▶ _AIM OF THE TASK_:
Each line holding the word "imported" counts once; give the total and nothing more.

═══ DATASET EXCERPT ═══

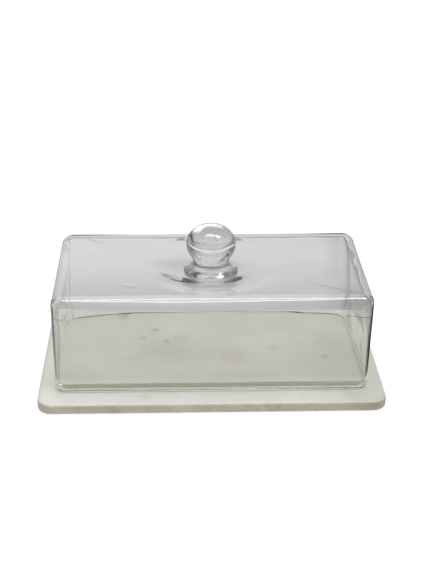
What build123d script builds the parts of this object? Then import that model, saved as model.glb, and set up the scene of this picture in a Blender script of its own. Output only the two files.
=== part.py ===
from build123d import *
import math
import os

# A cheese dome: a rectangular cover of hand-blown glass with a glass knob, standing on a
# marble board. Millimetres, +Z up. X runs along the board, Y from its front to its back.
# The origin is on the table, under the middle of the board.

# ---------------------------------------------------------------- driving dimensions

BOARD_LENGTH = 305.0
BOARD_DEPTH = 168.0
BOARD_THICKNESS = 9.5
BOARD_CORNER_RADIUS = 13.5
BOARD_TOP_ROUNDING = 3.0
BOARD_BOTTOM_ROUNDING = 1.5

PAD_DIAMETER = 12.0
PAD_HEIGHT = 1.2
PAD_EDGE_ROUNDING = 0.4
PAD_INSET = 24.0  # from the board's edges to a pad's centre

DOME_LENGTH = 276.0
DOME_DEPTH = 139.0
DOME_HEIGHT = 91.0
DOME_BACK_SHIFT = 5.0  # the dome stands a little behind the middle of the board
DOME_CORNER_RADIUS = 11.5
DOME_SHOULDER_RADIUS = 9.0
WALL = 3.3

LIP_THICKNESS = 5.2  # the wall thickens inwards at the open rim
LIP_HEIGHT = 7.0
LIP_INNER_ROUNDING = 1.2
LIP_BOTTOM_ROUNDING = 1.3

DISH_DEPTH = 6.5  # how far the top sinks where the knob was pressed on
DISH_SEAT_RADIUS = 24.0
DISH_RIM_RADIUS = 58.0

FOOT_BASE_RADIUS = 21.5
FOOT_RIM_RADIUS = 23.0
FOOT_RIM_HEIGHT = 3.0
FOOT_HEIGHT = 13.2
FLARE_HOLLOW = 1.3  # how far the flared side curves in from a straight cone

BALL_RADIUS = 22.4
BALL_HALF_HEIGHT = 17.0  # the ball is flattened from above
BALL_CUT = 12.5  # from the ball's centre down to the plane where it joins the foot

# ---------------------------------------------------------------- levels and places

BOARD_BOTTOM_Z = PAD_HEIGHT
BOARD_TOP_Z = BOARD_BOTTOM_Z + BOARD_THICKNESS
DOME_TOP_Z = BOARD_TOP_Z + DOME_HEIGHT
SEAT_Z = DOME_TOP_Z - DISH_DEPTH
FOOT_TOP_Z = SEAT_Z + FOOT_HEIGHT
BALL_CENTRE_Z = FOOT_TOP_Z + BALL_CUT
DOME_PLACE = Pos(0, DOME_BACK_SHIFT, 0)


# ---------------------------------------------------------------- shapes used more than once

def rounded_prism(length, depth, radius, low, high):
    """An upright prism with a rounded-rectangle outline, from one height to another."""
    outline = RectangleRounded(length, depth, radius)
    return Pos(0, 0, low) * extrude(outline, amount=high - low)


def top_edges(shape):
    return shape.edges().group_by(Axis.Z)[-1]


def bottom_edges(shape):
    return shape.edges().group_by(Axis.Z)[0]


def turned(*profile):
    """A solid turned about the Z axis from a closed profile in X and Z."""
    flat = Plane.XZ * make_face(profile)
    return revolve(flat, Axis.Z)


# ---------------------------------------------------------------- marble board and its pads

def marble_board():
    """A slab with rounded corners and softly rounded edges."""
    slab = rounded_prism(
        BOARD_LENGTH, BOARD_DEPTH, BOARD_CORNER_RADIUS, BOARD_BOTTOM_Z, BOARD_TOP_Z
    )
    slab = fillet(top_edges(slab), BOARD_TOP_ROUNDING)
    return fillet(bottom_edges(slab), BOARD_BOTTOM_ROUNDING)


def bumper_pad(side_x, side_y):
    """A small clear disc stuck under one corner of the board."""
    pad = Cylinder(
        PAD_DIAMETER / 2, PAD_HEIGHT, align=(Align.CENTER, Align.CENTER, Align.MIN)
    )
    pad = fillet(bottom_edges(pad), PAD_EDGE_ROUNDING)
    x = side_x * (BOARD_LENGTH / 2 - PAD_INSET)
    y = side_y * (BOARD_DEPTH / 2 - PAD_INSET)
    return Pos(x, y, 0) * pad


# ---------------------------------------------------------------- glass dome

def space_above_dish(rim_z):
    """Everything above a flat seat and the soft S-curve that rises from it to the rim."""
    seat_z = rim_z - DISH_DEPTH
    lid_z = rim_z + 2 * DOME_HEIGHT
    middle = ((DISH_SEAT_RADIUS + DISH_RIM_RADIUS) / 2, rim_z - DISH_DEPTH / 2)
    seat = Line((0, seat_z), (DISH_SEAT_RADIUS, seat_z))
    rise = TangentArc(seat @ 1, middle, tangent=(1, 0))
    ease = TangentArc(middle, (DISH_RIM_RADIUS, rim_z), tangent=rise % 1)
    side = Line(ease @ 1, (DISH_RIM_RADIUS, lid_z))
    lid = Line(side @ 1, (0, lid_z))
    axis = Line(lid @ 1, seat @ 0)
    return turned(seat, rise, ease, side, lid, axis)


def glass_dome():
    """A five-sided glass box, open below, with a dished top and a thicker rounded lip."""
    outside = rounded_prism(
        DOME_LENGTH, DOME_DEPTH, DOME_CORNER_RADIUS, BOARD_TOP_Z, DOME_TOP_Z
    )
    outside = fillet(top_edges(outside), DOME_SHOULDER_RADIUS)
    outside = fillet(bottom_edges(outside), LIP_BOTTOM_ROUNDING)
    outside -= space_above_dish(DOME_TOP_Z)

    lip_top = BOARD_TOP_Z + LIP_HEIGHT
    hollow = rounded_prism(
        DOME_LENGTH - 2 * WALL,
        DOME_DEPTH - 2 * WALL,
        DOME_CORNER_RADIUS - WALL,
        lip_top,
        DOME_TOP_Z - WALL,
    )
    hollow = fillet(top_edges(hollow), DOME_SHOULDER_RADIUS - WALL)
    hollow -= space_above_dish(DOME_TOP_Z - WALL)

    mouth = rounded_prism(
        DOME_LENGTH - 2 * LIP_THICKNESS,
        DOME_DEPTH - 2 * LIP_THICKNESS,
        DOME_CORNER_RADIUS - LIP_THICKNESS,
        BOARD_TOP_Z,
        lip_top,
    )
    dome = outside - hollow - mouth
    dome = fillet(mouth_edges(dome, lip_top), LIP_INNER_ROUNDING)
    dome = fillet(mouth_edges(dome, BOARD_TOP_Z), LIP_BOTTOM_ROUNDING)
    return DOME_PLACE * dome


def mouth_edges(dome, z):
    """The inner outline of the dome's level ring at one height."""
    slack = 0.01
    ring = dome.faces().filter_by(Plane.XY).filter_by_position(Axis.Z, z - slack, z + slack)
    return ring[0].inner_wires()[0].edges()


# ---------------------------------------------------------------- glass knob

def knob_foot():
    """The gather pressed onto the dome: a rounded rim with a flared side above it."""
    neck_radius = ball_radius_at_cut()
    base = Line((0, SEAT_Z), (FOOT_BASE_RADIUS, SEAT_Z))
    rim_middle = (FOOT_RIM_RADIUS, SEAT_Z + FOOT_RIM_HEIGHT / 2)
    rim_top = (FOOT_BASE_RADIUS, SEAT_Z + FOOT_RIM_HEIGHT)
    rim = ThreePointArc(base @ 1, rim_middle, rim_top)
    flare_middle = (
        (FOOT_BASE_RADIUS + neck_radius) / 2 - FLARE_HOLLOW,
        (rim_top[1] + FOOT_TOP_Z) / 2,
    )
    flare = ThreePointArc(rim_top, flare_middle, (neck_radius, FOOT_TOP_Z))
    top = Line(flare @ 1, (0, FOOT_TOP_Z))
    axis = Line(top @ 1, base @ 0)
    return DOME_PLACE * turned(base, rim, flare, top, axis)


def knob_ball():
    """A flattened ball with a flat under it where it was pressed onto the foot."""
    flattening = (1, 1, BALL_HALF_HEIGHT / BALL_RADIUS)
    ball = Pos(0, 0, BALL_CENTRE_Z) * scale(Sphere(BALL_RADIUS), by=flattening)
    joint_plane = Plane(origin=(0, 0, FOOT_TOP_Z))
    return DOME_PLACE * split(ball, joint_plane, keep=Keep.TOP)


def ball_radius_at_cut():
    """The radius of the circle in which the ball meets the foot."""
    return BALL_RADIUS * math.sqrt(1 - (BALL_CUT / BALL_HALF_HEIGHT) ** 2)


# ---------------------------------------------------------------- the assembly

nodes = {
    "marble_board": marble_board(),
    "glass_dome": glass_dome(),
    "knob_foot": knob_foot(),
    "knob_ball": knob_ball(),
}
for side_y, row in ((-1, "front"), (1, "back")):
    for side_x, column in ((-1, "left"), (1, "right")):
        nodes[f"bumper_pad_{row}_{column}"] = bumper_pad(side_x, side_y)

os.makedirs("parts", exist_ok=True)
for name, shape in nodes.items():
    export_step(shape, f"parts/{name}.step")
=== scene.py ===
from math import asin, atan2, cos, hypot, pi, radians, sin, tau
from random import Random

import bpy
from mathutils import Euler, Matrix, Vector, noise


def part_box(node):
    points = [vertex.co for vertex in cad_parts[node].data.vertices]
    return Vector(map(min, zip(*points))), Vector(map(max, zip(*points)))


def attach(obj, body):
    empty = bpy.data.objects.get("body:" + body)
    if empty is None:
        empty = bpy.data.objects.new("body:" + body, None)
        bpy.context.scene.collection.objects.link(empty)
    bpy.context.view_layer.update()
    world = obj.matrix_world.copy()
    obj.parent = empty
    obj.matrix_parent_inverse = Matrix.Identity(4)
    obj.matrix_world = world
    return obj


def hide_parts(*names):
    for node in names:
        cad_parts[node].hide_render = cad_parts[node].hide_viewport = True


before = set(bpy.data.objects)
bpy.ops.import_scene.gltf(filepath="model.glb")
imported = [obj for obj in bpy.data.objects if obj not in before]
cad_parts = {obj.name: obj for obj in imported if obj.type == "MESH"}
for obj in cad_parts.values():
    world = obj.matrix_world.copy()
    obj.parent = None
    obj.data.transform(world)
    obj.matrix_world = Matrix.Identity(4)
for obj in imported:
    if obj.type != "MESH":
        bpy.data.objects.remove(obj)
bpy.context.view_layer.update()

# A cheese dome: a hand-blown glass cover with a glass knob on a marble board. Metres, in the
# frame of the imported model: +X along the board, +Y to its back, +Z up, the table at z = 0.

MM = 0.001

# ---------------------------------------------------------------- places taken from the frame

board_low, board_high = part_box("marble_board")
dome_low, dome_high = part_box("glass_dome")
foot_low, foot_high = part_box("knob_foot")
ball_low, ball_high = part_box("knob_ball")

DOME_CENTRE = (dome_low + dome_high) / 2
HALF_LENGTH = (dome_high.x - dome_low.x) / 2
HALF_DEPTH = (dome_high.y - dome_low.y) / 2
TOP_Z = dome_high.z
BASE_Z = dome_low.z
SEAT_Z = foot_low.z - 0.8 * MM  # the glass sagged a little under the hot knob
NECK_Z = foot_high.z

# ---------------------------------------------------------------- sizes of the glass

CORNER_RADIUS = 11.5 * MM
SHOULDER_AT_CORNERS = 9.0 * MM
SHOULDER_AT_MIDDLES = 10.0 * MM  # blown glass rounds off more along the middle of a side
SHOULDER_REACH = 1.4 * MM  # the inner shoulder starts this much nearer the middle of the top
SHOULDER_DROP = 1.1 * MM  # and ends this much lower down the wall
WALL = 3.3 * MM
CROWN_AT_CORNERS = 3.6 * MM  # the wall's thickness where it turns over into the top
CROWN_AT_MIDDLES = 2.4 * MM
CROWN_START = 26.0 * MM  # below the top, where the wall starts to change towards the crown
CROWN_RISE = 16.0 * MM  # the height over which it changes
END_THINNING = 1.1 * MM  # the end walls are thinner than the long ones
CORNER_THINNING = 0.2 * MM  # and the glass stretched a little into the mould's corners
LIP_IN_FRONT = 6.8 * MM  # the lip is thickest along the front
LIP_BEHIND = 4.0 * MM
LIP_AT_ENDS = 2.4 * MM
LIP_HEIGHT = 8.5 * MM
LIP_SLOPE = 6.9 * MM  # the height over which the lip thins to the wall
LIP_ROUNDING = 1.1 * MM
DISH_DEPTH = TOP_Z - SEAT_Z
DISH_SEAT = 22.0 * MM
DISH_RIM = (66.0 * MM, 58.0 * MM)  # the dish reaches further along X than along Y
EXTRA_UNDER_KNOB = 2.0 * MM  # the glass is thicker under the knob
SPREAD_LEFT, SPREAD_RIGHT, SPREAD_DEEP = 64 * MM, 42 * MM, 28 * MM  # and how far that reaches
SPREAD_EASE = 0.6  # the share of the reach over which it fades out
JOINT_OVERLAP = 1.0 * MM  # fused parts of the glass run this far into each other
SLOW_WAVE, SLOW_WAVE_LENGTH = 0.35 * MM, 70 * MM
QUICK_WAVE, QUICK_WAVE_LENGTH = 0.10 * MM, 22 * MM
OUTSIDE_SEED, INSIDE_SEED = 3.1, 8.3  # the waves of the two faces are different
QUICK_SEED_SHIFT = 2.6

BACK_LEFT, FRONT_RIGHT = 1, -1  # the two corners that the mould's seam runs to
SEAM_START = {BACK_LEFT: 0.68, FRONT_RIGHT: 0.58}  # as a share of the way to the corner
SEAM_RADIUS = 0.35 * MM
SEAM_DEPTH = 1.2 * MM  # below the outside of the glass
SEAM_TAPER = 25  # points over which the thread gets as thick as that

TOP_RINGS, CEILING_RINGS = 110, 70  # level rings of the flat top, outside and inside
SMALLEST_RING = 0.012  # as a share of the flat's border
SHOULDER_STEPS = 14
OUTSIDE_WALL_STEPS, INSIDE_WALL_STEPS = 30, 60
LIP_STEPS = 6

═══

▶ _REPLY TO THE TASK_:
4